What needs to be done
Copy verbatim the material from its first line to the line that holds "return d - normal * (d @ normal)", including that line.

———

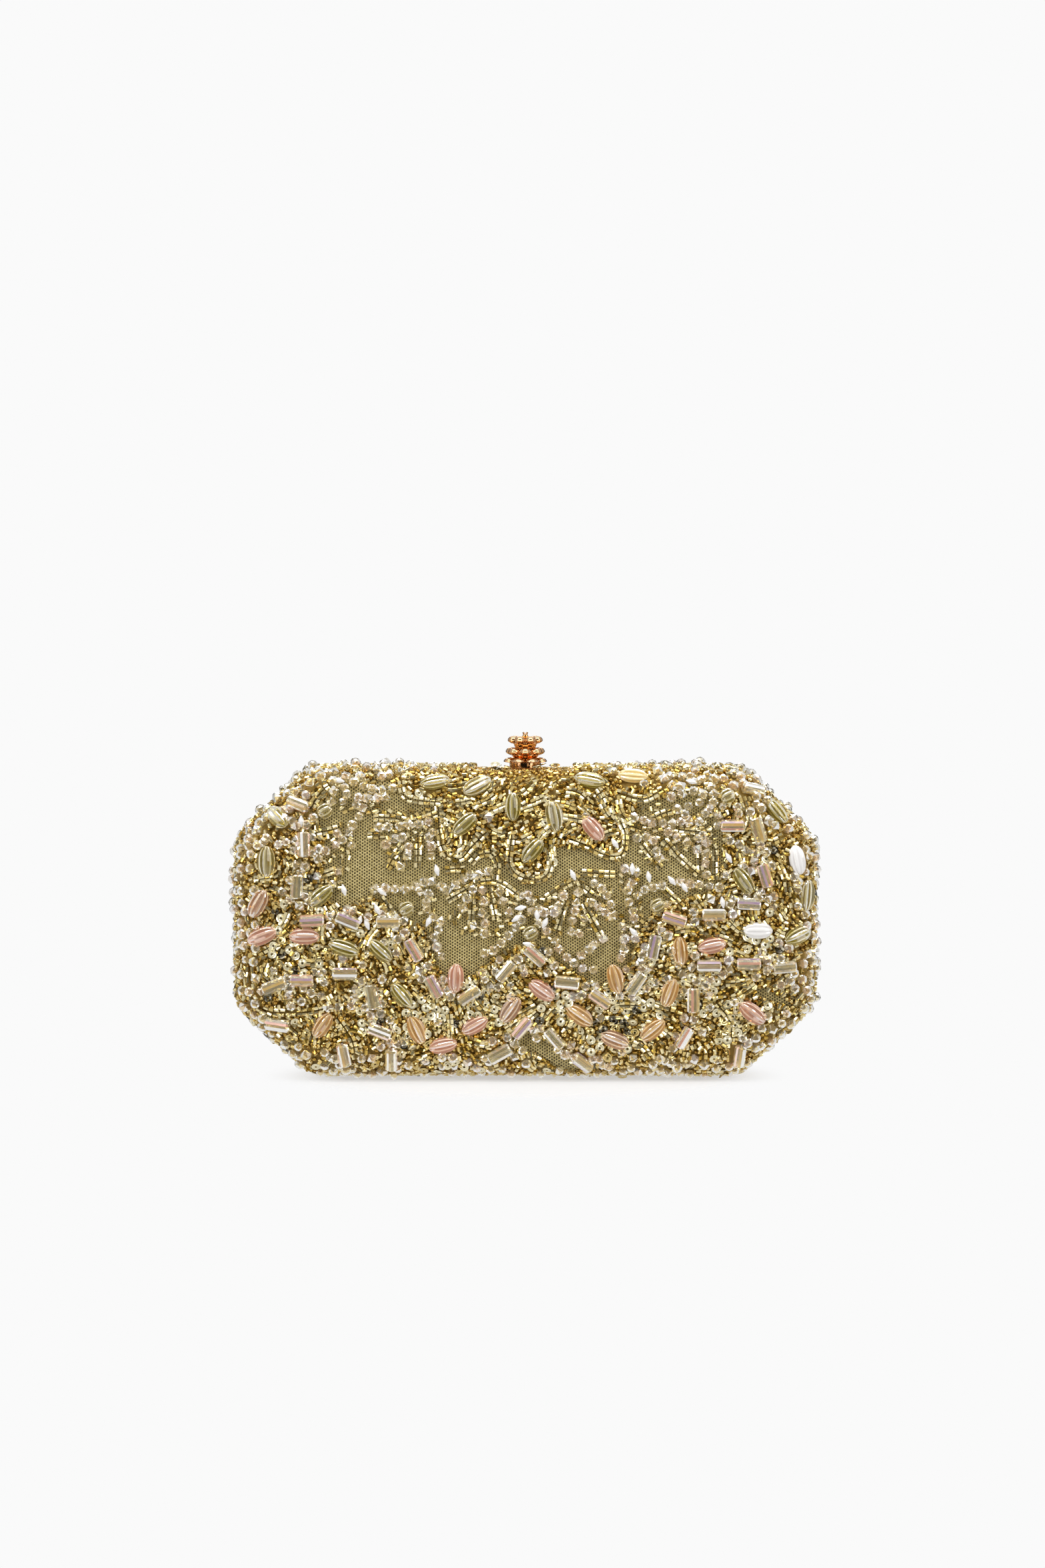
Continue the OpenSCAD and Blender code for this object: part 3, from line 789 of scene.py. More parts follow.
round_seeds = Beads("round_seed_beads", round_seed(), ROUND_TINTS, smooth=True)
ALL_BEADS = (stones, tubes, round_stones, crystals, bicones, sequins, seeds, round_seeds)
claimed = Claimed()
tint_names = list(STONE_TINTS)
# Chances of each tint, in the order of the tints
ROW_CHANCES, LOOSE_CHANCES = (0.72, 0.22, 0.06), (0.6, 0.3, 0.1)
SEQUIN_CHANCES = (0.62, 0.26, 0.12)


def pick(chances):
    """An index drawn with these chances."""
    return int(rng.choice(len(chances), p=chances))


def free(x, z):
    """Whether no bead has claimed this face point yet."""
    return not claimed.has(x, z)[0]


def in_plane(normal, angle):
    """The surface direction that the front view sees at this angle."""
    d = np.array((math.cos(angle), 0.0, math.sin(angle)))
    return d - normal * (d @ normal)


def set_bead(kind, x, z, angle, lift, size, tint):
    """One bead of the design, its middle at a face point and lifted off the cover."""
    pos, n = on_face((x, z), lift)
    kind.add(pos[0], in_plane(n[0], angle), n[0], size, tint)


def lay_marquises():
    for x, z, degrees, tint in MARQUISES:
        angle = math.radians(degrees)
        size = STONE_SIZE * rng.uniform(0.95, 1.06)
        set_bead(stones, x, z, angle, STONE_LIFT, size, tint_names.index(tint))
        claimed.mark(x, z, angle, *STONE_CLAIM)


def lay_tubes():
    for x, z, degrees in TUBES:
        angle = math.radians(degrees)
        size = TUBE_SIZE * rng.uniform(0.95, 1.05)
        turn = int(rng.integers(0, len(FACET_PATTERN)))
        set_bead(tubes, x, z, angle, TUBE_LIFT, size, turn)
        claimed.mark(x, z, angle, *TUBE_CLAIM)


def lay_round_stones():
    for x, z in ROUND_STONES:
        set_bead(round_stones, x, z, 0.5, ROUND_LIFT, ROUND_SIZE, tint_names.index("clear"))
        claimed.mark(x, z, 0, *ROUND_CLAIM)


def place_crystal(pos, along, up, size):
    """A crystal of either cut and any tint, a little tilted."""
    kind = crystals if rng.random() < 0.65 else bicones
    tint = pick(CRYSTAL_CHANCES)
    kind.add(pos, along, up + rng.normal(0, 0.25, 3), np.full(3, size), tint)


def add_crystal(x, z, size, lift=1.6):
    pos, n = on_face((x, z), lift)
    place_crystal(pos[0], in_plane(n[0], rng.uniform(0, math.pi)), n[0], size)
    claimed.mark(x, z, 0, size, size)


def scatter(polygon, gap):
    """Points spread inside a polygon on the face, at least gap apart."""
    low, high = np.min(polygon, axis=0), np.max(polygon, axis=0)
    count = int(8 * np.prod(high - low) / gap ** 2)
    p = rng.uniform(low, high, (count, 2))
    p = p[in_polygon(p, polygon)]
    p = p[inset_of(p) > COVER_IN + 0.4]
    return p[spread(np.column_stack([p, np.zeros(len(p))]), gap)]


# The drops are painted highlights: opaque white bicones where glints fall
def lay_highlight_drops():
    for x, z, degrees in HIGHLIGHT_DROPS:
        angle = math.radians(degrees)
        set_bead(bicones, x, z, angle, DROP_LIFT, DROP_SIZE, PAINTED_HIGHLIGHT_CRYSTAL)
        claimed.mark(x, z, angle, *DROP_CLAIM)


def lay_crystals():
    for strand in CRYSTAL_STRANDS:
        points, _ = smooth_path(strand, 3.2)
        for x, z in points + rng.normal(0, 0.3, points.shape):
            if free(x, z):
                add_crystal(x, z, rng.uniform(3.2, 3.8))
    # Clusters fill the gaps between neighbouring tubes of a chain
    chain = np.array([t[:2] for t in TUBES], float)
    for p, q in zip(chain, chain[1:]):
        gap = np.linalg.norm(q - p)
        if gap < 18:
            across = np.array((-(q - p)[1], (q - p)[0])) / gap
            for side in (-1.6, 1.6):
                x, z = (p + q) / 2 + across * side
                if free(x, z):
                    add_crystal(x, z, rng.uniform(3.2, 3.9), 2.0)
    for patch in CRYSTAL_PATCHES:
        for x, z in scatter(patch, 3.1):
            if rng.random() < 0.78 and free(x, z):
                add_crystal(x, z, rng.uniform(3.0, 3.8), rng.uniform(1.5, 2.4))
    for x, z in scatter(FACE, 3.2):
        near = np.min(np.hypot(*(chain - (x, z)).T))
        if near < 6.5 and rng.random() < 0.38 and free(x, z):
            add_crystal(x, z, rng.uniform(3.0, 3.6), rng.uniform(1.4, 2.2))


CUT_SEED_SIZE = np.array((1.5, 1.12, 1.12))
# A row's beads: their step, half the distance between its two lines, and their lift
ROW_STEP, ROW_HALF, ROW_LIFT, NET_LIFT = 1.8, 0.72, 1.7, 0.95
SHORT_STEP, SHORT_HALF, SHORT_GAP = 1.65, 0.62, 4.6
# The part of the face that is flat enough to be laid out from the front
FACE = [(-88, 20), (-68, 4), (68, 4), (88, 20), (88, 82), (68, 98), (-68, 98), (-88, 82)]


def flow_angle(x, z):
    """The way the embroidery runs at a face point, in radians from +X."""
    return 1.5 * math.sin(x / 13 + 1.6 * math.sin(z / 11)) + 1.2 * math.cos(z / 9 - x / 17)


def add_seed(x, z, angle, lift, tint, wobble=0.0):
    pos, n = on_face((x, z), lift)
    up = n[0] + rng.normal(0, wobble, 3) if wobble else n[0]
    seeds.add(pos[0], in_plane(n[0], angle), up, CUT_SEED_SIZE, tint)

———

Solution to the problem
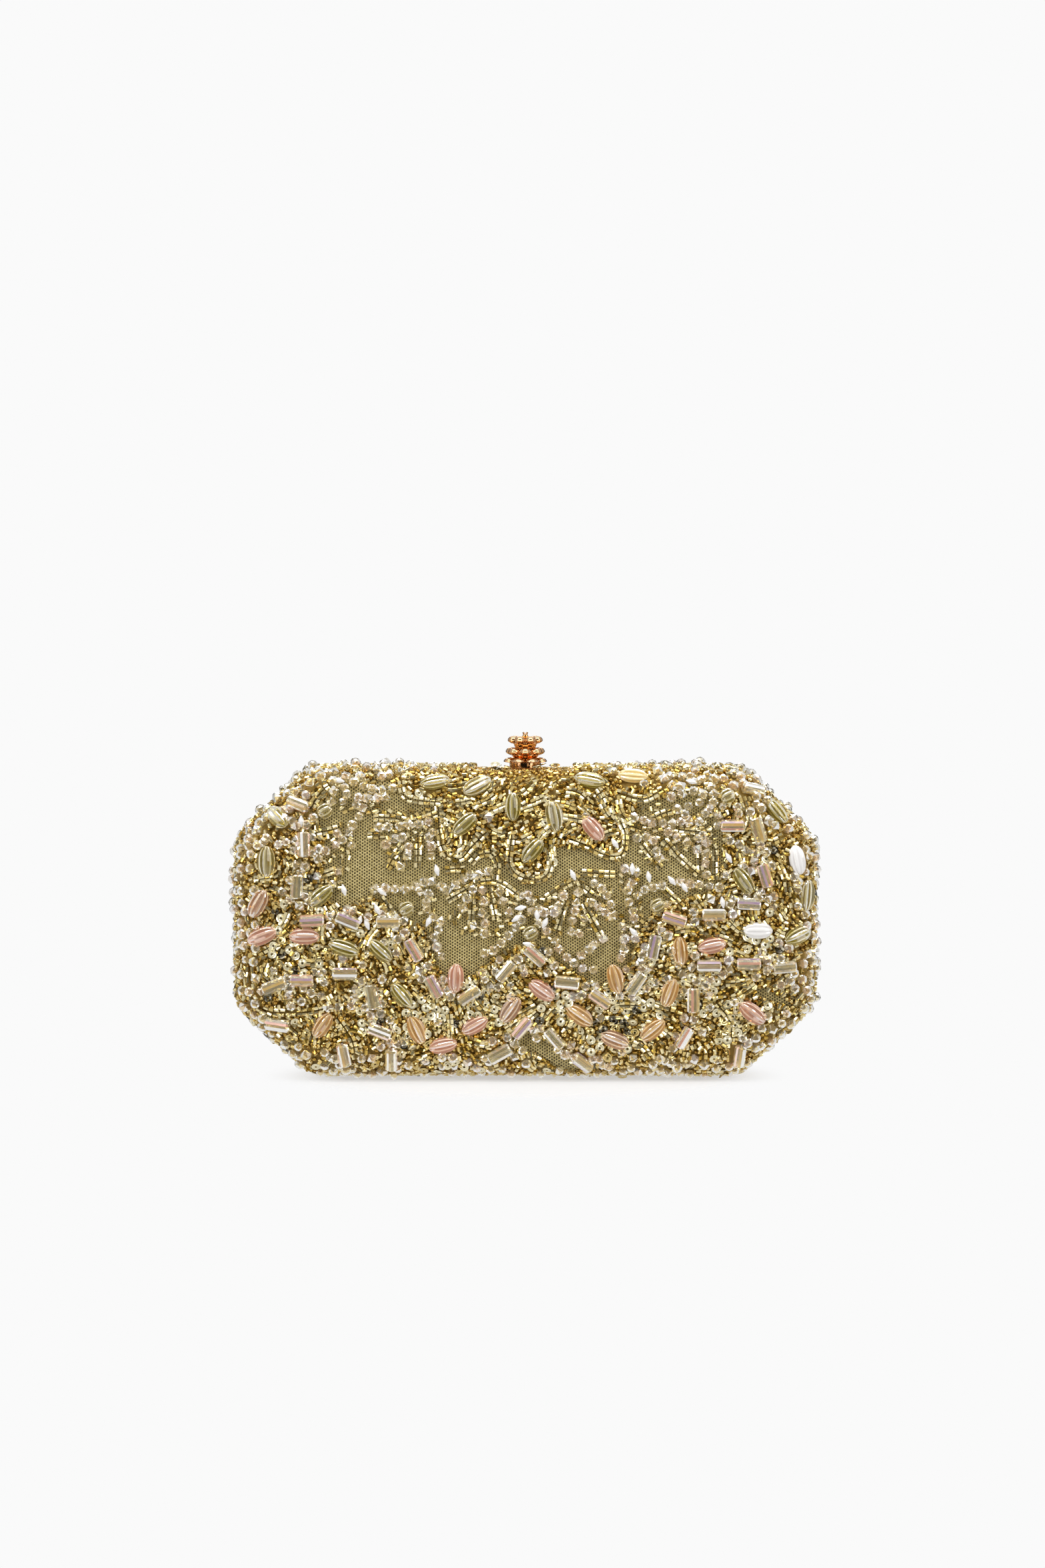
Continue the OpenSCAD and Blender code for this object: part 3, from line 789 of scene.py. More parts follow.
round_seeds = Beads("round_seed_beads", round_seed(), ROUND_TINTS, smooth=True)
ALL_BEADS = (stones, tubes, round_stones, crystals, bicones, sequins, seeds, round_seeds)
claimed = Claimed()
tint_names = list(STONE_TINTS)
# Chances of each tint, in the order of the tints
ROW_CHANCES, LOOSE_CHANCES = (0.72, 0.22, 0.06), (0.6, 0.3, 0.1)
SEQUIN_CHANCES = (0.62, 0.26, 0.12)


def pick(chances):
    """An index drawn with these chances."""
    return int(rng.choice(len(chances), p=chances))


def free(x, z):
    """Whether no bead has claimed this face point yet."""
    return not claimed.has(x, z)[0]


def in_plane(normal, angle):
    """The surface direction that the front view sees at this angle."""
    d = np.array((math.cos(angle), 0.0, math.sin(angle)))
    return d - normal * (d @ normal)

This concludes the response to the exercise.